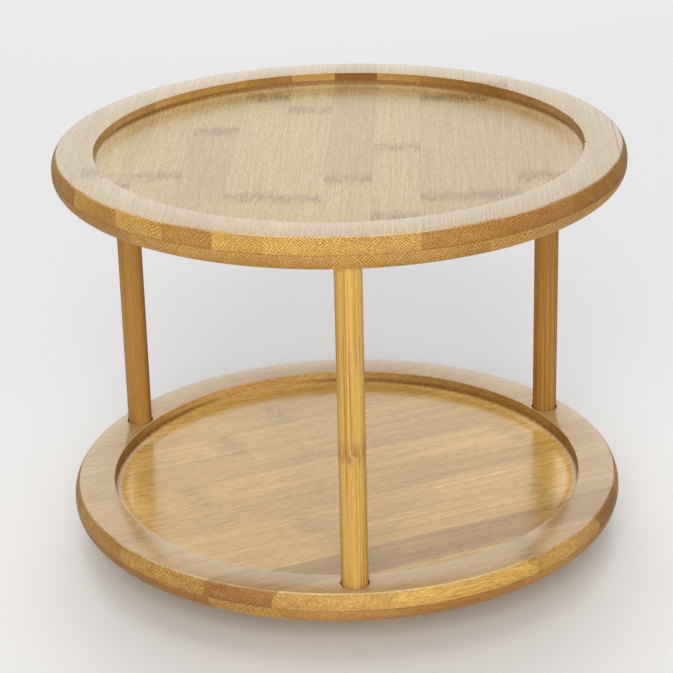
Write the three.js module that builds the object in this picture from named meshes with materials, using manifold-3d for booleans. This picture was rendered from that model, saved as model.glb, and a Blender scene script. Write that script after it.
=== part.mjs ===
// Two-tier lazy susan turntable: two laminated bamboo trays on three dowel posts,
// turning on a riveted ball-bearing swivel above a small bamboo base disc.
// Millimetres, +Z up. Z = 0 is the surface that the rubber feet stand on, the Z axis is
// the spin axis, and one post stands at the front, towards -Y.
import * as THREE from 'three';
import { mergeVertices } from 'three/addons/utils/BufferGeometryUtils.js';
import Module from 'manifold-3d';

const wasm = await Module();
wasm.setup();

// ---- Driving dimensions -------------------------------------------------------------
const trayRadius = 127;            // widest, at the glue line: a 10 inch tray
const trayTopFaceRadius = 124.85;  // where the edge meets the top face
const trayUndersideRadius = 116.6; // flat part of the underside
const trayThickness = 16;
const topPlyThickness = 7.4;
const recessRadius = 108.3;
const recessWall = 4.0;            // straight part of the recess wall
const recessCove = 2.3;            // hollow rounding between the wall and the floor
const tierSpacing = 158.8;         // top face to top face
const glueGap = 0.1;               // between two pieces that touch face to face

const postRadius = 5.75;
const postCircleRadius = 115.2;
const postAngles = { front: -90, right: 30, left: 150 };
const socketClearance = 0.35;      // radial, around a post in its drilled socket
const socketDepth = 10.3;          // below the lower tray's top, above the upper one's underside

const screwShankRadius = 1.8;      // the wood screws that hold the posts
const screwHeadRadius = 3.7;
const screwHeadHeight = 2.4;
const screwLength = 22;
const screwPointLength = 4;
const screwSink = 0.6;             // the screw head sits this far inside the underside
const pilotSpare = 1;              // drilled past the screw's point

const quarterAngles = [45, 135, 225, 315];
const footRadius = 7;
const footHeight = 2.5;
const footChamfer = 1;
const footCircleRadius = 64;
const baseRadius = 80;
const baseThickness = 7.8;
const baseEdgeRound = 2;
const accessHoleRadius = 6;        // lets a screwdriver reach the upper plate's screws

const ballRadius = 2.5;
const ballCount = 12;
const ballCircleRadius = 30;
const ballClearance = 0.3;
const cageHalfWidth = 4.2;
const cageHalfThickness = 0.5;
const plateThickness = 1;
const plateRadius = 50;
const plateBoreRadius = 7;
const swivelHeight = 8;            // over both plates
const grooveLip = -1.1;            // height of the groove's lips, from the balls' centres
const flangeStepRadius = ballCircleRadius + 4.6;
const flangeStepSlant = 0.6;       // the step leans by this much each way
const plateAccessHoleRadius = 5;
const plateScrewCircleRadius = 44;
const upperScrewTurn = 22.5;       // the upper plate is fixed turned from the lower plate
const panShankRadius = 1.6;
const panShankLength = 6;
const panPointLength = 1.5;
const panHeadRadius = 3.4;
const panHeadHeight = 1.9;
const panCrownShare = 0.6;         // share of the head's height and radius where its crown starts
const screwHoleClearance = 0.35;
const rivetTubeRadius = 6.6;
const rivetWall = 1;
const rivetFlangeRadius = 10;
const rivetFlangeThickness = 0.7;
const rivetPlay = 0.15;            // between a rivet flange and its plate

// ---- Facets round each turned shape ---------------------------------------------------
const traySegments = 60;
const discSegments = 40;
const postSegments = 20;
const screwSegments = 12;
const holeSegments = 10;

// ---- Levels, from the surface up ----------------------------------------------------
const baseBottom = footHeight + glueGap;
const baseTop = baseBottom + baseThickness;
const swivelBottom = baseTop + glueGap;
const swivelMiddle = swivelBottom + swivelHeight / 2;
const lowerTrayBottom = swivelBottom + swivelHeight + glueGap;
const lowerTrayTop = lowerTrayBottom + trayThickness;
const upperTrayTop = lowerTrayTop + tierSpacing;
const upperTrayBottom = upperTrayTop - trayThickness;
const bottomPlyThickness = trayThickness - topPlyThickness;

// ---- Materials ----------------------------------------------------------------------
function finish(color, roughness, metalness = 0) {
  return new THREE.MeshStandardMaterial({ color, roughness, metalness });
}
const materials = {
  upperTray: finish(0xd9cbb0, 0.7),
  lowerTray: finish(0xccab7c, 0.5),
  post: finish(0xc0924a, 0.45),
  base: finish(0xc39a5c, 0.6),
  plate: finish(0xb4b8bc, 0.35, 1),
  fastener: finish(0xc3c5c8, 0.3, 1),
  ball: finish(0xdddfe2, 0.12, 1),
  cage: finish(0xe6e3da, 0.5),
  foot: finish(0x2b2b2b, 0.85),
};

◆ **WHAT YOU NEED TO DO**
Extract all the material, leaving every line as it is.

◆ **EXERCISE RESULT**
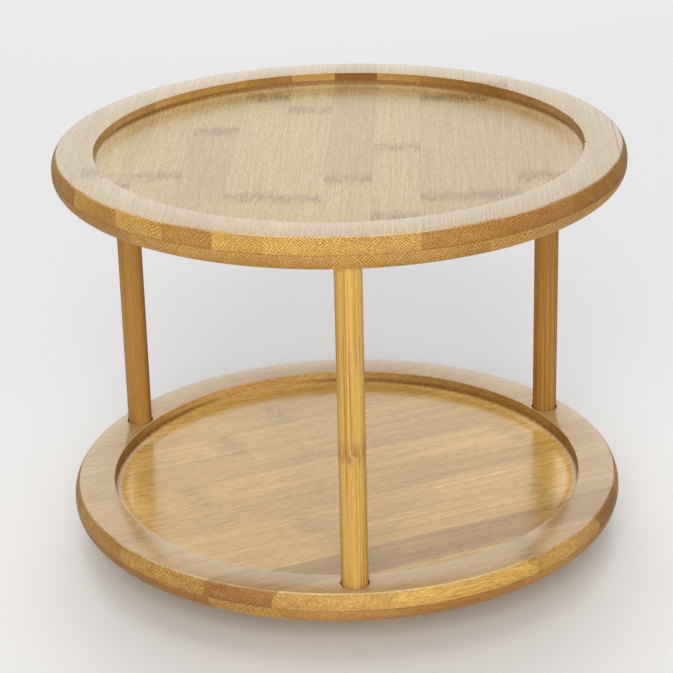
Write the three.js module that builds the object in this picture from named meshes with materials, using manifold-3d for booleans. This picture was rendered from that model, saved as model.glb, and a Blender scene script. Write that script after it.
=== part.mjs ===
// Two-tier lazy susan turntable: two laminated bamboo trays on three dowel posts,
// turning on a riveted ball-bearing swivel above a small bamboo base disc.
// Millimetres, +Z up. Z = 0 is the surface that the rubber feet stand on, the Z axis is
// the spin axis, and one post stands at the front, towards -Y.
import * as THREE from 'three';
import { mergeVertices } from 'three/addons/utils/BufferGeometryUtils.js';
import Module from 'manifold-3d';

const wasm = await Module();
wasm.setup();

// ---- Driving dimensions -------------------------------------------------------------
const trayRadius = 127;            // widest, at the glue line: a 10 inch tray
const trayTopFaceRadius = 124.85;  // where the edge meets the top face
const trayUndersideRadius = 116.6; // flat part of the underside
const trayThickness = 16;
const topPlyThickness = 7.4;
const recessRadius = 108.3;
const recessWall = 4.0;            // straight part of the recess wall
const recessCove = 2.3;            // hollow rounding between the wall and the floor
const tierSpacing = 158.8;         // top face to top face
const glueGap = 0.1;               // between two pieces that touch face to face

const postRadius = 5.75;
const postCircleRadius = 115.2;
const postAngles = { front: -90, right: 30, left: 150 };
const socketClearance = 0.35;      // radial, around a post in its drilled socket
const socketDepth = 10.3;          // below the lower tray's top, above the upper one's underside

const screwShankRadius = 1.8;      // the wood screws that hold the posts
const screwHeadRadius = 3.7;
const screwHeadHeight = 2.4;
const screwLength = 22;
const screwPointLength = 4;
const screwSink = 0.6;             // the screw head sits this far inside the underside
const pilotSpare = 1;              // drilled past the screw's point

const quarterAngles = [45, 135, 225, 315];
const footRadius = 7;
const footHeight = 2.5;
const footChamfer = 1;
const footCircleRadius = 64;
const baseRadius = 80;
const baseThickness = 7.8;
const baseEdgeRound = 2;
const accessHoleRadius = 6;        // lets a screwdriver reach the upper plate's screws

const ballRadius = 2.5;
const ballCount = 12;
const ballCircleRadius = 30;
const ballClearance = 0.3;
const cageHalfWidth = 4.2;
const cageHalfThickness = 0.5;
const plateThickness = 1;
const plateRadius = 50;
const plateBoreRadius = 7;
const swivelHeight = 8;            // over both plates
const grooveLip = -1.1;            // height of the groove's lips, from the balls' centres
const flangeStepRadius = ballCircleRadius + 4.6;
const flangeStepSlant = 0.6;       // the step leans by this much each way
const plateAccessHoleRadius = 5;
const plateScrewCircleRadius = 44;
const upperScrewTurn = 22.5;       // the upper plate is fixed turned from the lower plate
const panShankRadius = 1.6;
const panShankLength = 6;
const panPointLength = 1.5;
const panHeadRadius = 3.4;
const panHeadHeight = 1.9;
const panCrownShare = 0.6;         // share of the head's height and radius where its crown starts
const screwHoleClearance = 0.35;
const rivetTubeRadius = 6.6;
const rivetWall = 1;
const rivetFlangeRadius = 10;
const rivetFlangeThickness = 0.7;
const rivetPlay = 0.15;            // between a rivet flange and its plate

// ---- Facets round each turned shape ---------------------------------------------------
const traySegments = 60;
const discSegments = 40;
const postSegments = 20;
const screwSegments = 12;
const holeSegments = 10;

// ---- Levels, from the surface up ----------------------------------------------------
const baseBottom = footHeight + glueGap;
const baseTop = baseBottom + baseThickness;
const swivelBottom = baseTop + glueGap;
const swivelMiddle = swivelBottom + swivelHeight / 2;
const lowerTrayBottom = swivelBottom + swivelHeight + glueGap;
const lowerTrayTop = lowerTrayBottom + trayThickness;
const upperTrayTop = lowerTrayTop + tierSpacing;
const upperTrayBottom = upperTrayTop - trayThickness;
const bottomPlyThickness = trayThickness - topPlyThickness;

// ---- Materials ----------------------------------------------------------------------
function finish(color, roughness, metalness = 0) {
  return new THREE.MeshStandardMaterial({ color, roughness, metalness });
}
const materials = {
  upperTray: finish(0xd9cbb0, 0.7),
  lowerTray: finish(0xccab7c, 0.5),
  post: finish(0xc0924a, 0.45),
  base: finish(0xc39a5c, 0.6),
  plate: finish(0xb4b8bc, 0.35, 1),
  fastener: finish(0xc3c5c8, 0.3, 1),
  ball: finish(0xdddfe2, 0.12, 1),
  cage: finish(0xe6e3da, 0.5),
  foot: finish(0x2b2b2b, 0.85),
};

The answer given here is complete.